I always hesitate when quoting the rules of composition because I feel I will be accused of a lack of creativity. My retort is that whilst I can accept that many of the best photos break the rules, I can say with some confidence that if you follow the rules you will get consistently good photos. Once we have proved that we can make consistently good landscape photos then we can start breaking the rules to come up with something more magical when appropriate.
I use the phrase ‘making photos’ rather than ‘taking photos’ in this context advisedly. We could stand a selection of landscape photographers at the same location with the same view and they would all make a different image. The photo might be there to be taken, but it is our responsibility to make the composition work – and that is often done by balancing foreground and background within the frame.
When you stop to compose a photo, there is probably a good reason why you have chosen that particular location and it might well be an attractive distant view. Compose the distant focal point on the top right or left intersection of thirds and then position yourself so that there is some foreground interest diagonally opposite in the frame.
Read more: Rule of Thirds in Photography – Composition Tips
Other rules of the compositional trade include:
- the use of diagonal lines
- paths or walls to lead the eye into frame
- overhanging trees to frame the scene
- three focal points forming a ‘triangle’ within the frame
- people for scale
- avoiding having bright areas on the edge or leading out of the frame.
Shedding light
Understanding composition is important, but in many ways it is the easy part of becoming a landscape photographer. Compositional skills can be learnt from the comfort of your armchair whilst reading appropriate articles or analysing images on the internet.
The difficult bit is getting out of bed early or staying out late to make the most of the optimum light for landscape photography. Understanding light and how it influences the landscape is critical to success.
Read more: How to Find and Use Light in Landscape Photography
Generally a low angle of sunlight is best because it casts light and shade across the landscape. The shadows emphasise the textures, forms, and contours which become essential as we convert a view with three-dimensions into an image with only two. We need this relief to give our image depth.

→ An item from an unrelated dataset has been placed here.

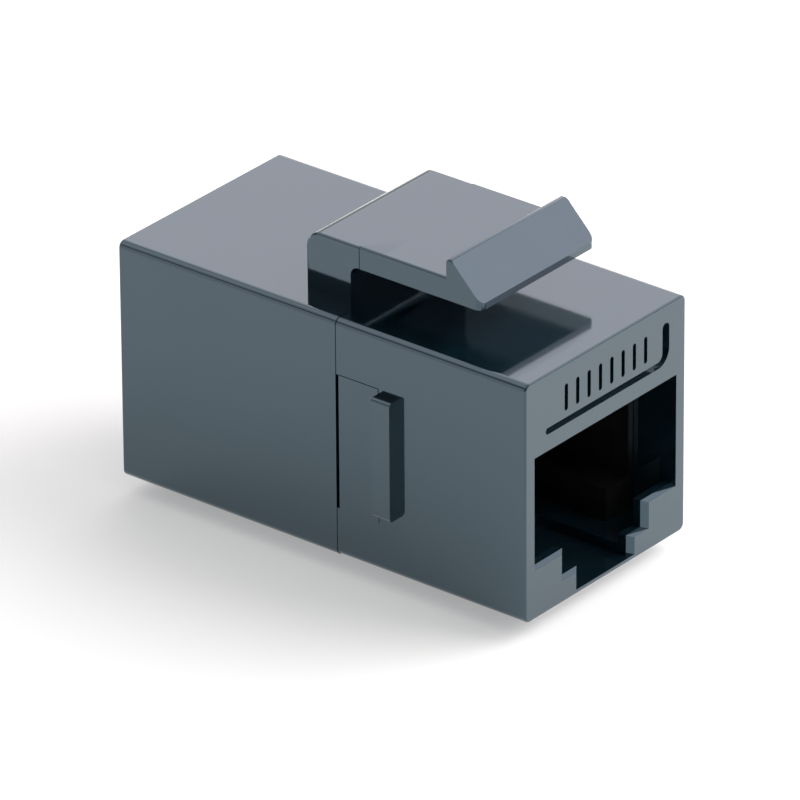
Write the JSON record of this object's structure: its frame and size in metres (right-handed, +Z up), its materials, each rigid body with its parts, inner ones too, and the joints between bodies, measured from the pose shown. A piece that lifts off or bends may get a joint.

If the sun is higher in the sky, it tends to be best to shoot with the sun behind you – or at least to the side. As the sun sinks lower and loses intensity then it might be more dramatic to work into the light. This is when I would call upon my neutral density graduated filters to help control the bright sky.
Typically, I will use a hard-graduated filter if the horizon is unbroken (such as with a seascape) or a soft graduated filter when the horizon is broken by trees, rocks or tall buildings, for example.
Making plans for a shoot
It isn’t simply a matter of getting up early and heading to a location. If I don’t know the location very well, I might visit beforehand to assess the suitability for making a landscape photo. On that reconnoitre I will look at the various elements available for a composition and work out the optimum angle of light.
Would it be better at sunrise or sunset? What time of year would be best? Remember that in summer in the UK the sun rises in the north east and sets in the north west (approximately). Conversely, in winter it rises in the south east and sets in the south west. Only on the spring and autumn equinoxes does it rise in the east and set in the west!
Read more: The Best Smartphone Apps for Landscape Photographers
There are other variables, such as flowers, which might adorn the foreground in certain seasons – and when it comes to seascapes we might need to consider how high we want the tide to be.
When I have an understanding of the location, I will make a note in my diary on the days and times when I think the view will be at its best. If the day arrives and the weather is good, I will pay a visit. If not, I will wait until the next opportunity arises.
Returning to the scene
A good photographic location is worth re-visiting. The more you return, the better you will understand the way the light plays on that scene.
With my favourite locations, I try to return when atmospheric conditions are different. I am always watching the weather forecast and looking for unusual events such as mist, snow, or even storms.
I sense that there is a trend towards “landscape photography twitching,” for want of a better phrase. By this I mean people travelling miles to photograph particular locations because they have seen images captured by other photographers. Personally, I think we get better photographs of places and subjects that we have the chance to develop a more intimate relationship with. This is usually because they are local and we have the chance to re-visit at suitable times.
Completing the process
I am not one to spend longer at the computer than I need to. I would much rather be out in the field taking photos than stuck indoors.
My instincts as a wildlife photographer using slide film were very much to get the image right in camera, and that is the approach that I still aspire to. I shoot all my images in raw and my wildlife photos experience little processing on the computer (mostly global adjustments to contrast).
Landscape photographs tend to take a bit more effort in processing. That said, I only really use Adobe Camera Raw for my processing – but this includes local adjustments to exposure, contrast, shadows, and highlights.
What I have come to realise is that we must really understand light and contrast to get the best out of our landscape photos in processing. No two images will be processed in the same way, but I would say that some processing skills are essential for landscape photographers.
A photograph like this one of sunrise over Logan Rock takes a degree of processing on the computer because the range of contrast when looking into the sun is huge.
To try to control the bright sky I used two graduated filters, but this wasn’t enough to bring out detail in all the different elements within the scene – so I needed to use local adjustments in Adobe Camera Raw. In particular I needed to bring out detail in the shadows.
In conclusion
In the early days, I looked upon wildlife photography as a greater challenge than landscape photography purely because it is harder to get the subject to do as you wish. I now enjoy both equally and probably find landscape photography more fulfilling creatively because it is less about getting the subject to behave and more about your skill in composition and using the light – that is, after all, what photography should be about!